* Material supplied *
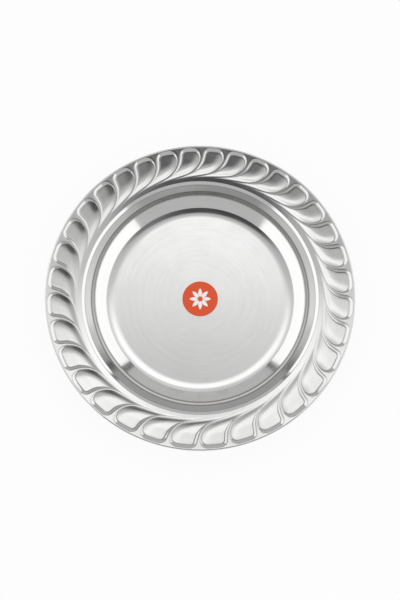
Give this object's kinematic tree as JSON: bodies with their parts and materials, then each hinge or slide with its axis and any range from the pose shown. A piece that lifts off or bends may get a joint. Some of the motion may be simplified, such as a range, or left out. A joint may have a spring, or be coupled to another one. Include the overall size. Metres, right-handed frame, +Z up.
{
  "type": "thali plate",
  "caption": "Round pressed-steel thali plate with a stepped well, a sloping rim of swirled flutes, a rolled edge and a round paper label on its floor.",
  "frame": {"origin": "centre of the flat underside of the floor, on the surface that the plate stands on", "axes": "+Z up along the plate's axis, +X to the right and +Y away from a viewer in front; flutes are counted counter-clockwise from +X"},
  "size_m": [0.254, 0.254, 0.0195],
  "materials": {
    "stainless_steel": "polished, with a fine turned grain",
    "label_paper": "coated paper, printed orange-red with a white edge"
  },
  "bodies": {
    "root": {"plate": "stainless_steel", "label": "label_paper"}
  },
  "joints": []
}
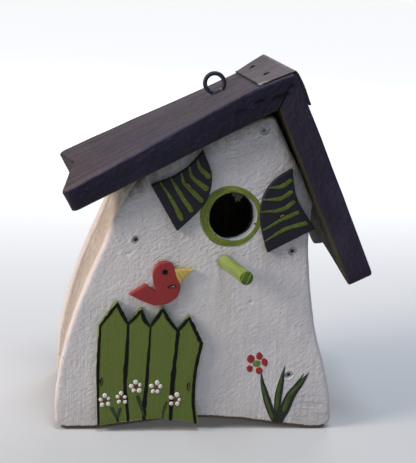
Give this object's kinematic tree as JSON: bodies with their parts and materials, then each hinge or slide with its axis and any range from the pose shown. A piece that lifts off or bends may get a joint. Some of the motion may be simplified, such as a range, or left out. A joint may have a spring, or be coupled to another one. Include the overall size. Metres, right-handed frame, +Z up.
{
  "type": "birdhouse",
  "caption": "Crooked painted wooden nest box with a round entrance, a perch, plywood cut-outs on its front, a hanging eye and a steep roof flap that lifts for cleaning.",
  "frame": {"origin": "under the middle of the object's box, at the level of its feet", "axes": "+Z up, -Y out of the front with the entrance, +X towards the steep roof flap"},
  "size_m": [0.2125, 0.163, 0.2529],
  "materials": {
    "white_paint": "matt white brush-painted wood",
    "rough_white_paint": "white paint on rough-sawn wood",
    "bare_wood": "bare pine",
    "roof_stain": "dark violet stain, worn satin",
    "strip_rubber": "matt black, stained like the roof on top",
    "dark_painted_steel": "steel wire painted over with roof stain",
    "perch_green": "light green paint",
    "navy_paint": "navy paint on plywood with green strokes",
    "bird_red": "red paint on plywood",
    "fence_green": "green paint on plywood with black strokes",
    "coppered_steel": "coppered staple wire",
    "zinc_steel": "zinc-plated, painted over where it shows"
  },
  "bodies": {
    "house": {"front_panel": "white_paint", "back_panel": "white_paint", "left_side": "rough_white_paint", "right_side": "rough_white_paint", "floor_board": "bare_wood", "ridge_rail": "bare_wood", "roof_left": "roof_stain", "ridge_strip_left": "strip_rubber", "hanging_eye": "dark_painted_steel", "strip_staple_left_1": "dark_painted_steel", "strip_staple_left_2": "dark_painted_steel", "perch": "perch_green", "left_shutter": "navy_paint", "right_shutter": "navy_paint", "bird": "bird_red", "fence": "fence_green", "left_shutter_staple": "coppered_steel", "right_shutter_staple": "coppered_steel", "bird_staple": "coppered_steel", "fence_staple_left": "coppered_steel", "fence_staple_right": "coppered_steel", "front_screw_1": "zinc_steel", "front_screw_2": "zinc_steel", "front_screw_3": "zinc_steel", "front_screw_4": "zinc_steel", "front_screw_5": "zinc_steel", "front_floor_nail_1": "zinc_steel", "front_floor_nail_2": "zinc_steel", "back_screw_1": "zinc_steel", "back_screw_2": "zinc_steel", "back_screw_3": "zinc_steel", "back_screw_4": "zinc_steel", "back_screw_5": "zinc_steel", "back_floor_nail_1": "zinc_steel", "back_floor_nail_2": "zinc_steel", "roof_screw_1": "zinc_steel", "roof_screw_2": "zinc_steel", "roof_screw_3": "zinc_steel", "roof_screw_4": "zinc_steel"},
    "roof_flap": {"roof_right": "roof_stain", "ridge_strip_right": "strip_rubber", "strip_staple_right_1": "dark_painted_steel", "strip_staple_right_2": "dark_painted_steel"}
  },
  "joints": [
    {"name": "roof_flap_hinge", "type": "hinge", "parent": "house", "child": "roof_flap", "pos_m": [0.0406, 0.018, 0.2525], "axis": [0, -1, 0], "range_deg": [0, 120]}
  ]
}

* Prompt *
Reproduce all data above, unchanged.

* Response for this exercise *
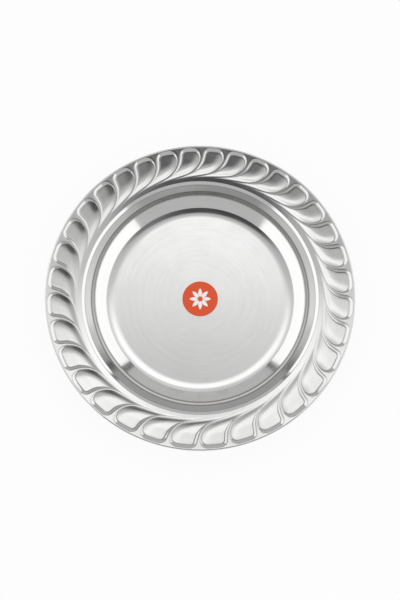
Give this object's kinematic tree as JSON: bodies with their parts and materials, then each hinge or slide with its axis and any range from the pose shown. A piece that lifts off or bends may get a joint. Some of the motion may be simplified, such as a range, or left out. A joint may have a spring, or be coupled to another one. Include the overall size. Metres, right-handed frame, +Z up.
{
  "type": "thali plate",
  "caption": "Round pressed-steel thali plate with a stepped well, a sloping rim of swirled flutes, a rolled edge and a round paper label on its floor.",
  "frame": {"origin": "centre of the flat underside of the floor, on the surface that the plate stands on", "axes": "+Z up along the plate's axis, +X to the right and +Y away from a viewer in front; flutes are counted counter-clockwise from +X"},
  "size_m": [0.254, 0.254, 0.0195],
  "materials": {
    "stainless_steel": "polished, with a fine turned grain",
    "label_paper": "coated paper, printed orange-red with a white edge"
  },
  "bodies": {
    "root": {"plate": "stainless_steel", "label": "label_paper"}
  },
  "joints": []
}
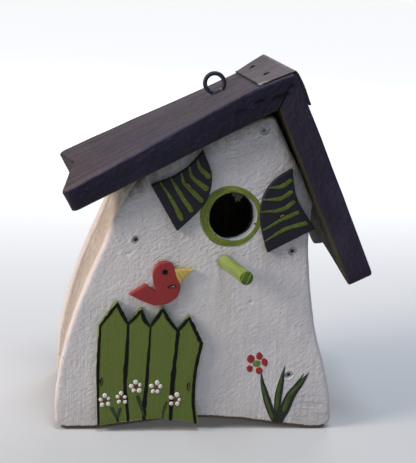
Give this object's kinematic tree as JSON: bodies with their parts and materials, then each hinge or slide with its axis and any range from the pose shown. A piece that lifts off or bends may get a joint. Some of the motion may be simplified, such as a range, or left out. A joint may have a spring, or be coupled to another one. Include the overall size. Metres, right-handed frame, +Z up.
{
  "type": "birdhouse",
  "caption": "Crooked painted wooden nest box with a round entrance, a perch, plywood cut-outs on its front, a hanging eye and a steep roof flap that lifts for cleaning.",
  "frame": {"origin": "under the middle of the object's box, at the level of its feet", "axes": "+Z up, -Y out of the front with the entrance, +X towards the steep roof flap"},
  "size_m": [0.2125, 0.163, 0.2529],
  "materials": {
    "white_paint": "matt white brush-painted wood",
    "rough_white_paint": "white paint on rough-sawn wood",
    "bare_wood": "bare pine",
    "roof_stain": "dark violet stain, worn satin",
    "strip_rubber": "matt black, stained like the roof on top",
    "dark_painted_steel": "steel wire painted over with roof stain",
    "perch_green": "light green paint",
    "navy_paint": "navy paint on plywood with green strokes",
    "bird_red": "red paint on plywood",
    "fence_green": "green paint on plywood with black strokes",
    "coppered_steel": "coppered staple wire",
    "zinc_steel": "zinc-plated, painted over where it shows"
  },
  "bodies": {
    "house": {"front_panel": "white_paint", "back_panel": "white_paint", "left_side": "rough_white_paint", "right_side": "rough_white_paint", "floor_board": "bare_wood", "ridge_rail": "bare_wood", "roof_left": "roof_stain", "ridge_strip_left": "strip_rubber", "hanging_eye": "dark_painted_steel", "strip_staple_left_1": "dark_painted_steel", "strip_staple_left_2": "dark_painted_steel", "perch": "perch_green", "left_shutter": "navy_paint", "right_shutter": "navy_paint", "bird": "bird_red", "fence": "fence_green", "left_shutter_staple": "coppered_steel", "right_shutter_staple": "coppered_steel", "bird_staple": "coppered_steel", "fence_staple_left": "coppered_steel", "fence_staple_right": "coppered_steel", "front_screw_1": "zinc_steel", "front_screw_2": "zinc_steel", "front_screw_3": "zinc_steel", "front_screw_4": "zinc_steel", "front_screw_5": "zinc_steel", "front_floor_nail_1": "zinc_steel", "front_floor_nail_2": "zinc_steel", "back_screw_1": "zinc_steel", "back_screw_2": "zinc_steel", "back_screw_3": "zinc_steel", "back_screw_4": "zinc_steel", "back_screw_5": "zinc_steel", "back_floor_nail_1": "zinc_steel", "back_floor_nail_2": "zinc_steel", "roof_screw_1": "zinc_steel", "roof_screw_2": "zinc_steel", "roof_screw_3": "zinc_steel", "roof_screw_4": "zinc_steel"},
    "roof_flap": {"roof_right": "roof_stain", "ridge_strip_right": "strip_rubber", "strip_staple_right_1": "dark_painted_steel", "strip_staple_right_2": "dark_painted_steel"}
  },
  "joints": [
    {"name": "roof_flap_hinge", "type": "hinge", "parent": "house", "child": "roof_flap", "pos_m": [0.0406, 0.018, 0.2525], "axis": [0, -1, 0], "range_deg": [0, 120]}
  ]
}